A client had a blog with 47 posts. Combined monthly traffic: 340 visits. We archived everything and rebuilt using the bridge framework. Eight months later: 23,000 monthly visits from that same blog, with 8% converting to email subscribers and 2.3% making purchases.
Here's the framework:
The Hook: Target a specific problem your customer is actively searching for. Not 'Our New Fall Collection' but 'What to Wear to a Winter Wedding When the Dress Code Says 'Festive.'' Real queries. Real intent.
The Bridge: Provide genuinely useful information. Styling principles. Color theory. Body type considerations.

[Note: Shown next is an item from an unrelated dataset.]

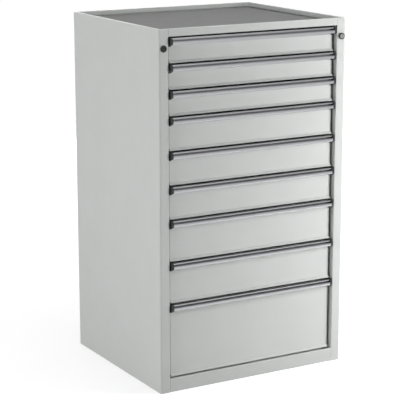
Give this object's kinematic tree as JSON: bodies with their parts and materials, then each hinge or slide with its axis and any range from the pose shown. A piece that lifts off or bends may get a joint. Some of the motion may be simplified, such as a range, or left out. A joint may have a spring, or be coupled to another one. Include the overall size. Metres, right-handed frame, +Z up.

You're earning trust by demonstrating expertise.
The Pitch: Naturally feature your products as solutions. 'The key to this look is a fabric with enough structure to hold its shape in photos — our Italian crepe midi dress is designed exactly for this.'
You're capturing people at the awareness and consideration stages. They didn't know they needed you. Now they're reading your style advice, seeing your products in context, and — this is critical — they *trust* you. Because you taught them something.
The conversion rate on these articles is lower than direct product searches. But the lifetime value is 2.4x higher because they see you as an authority, not just a vendor.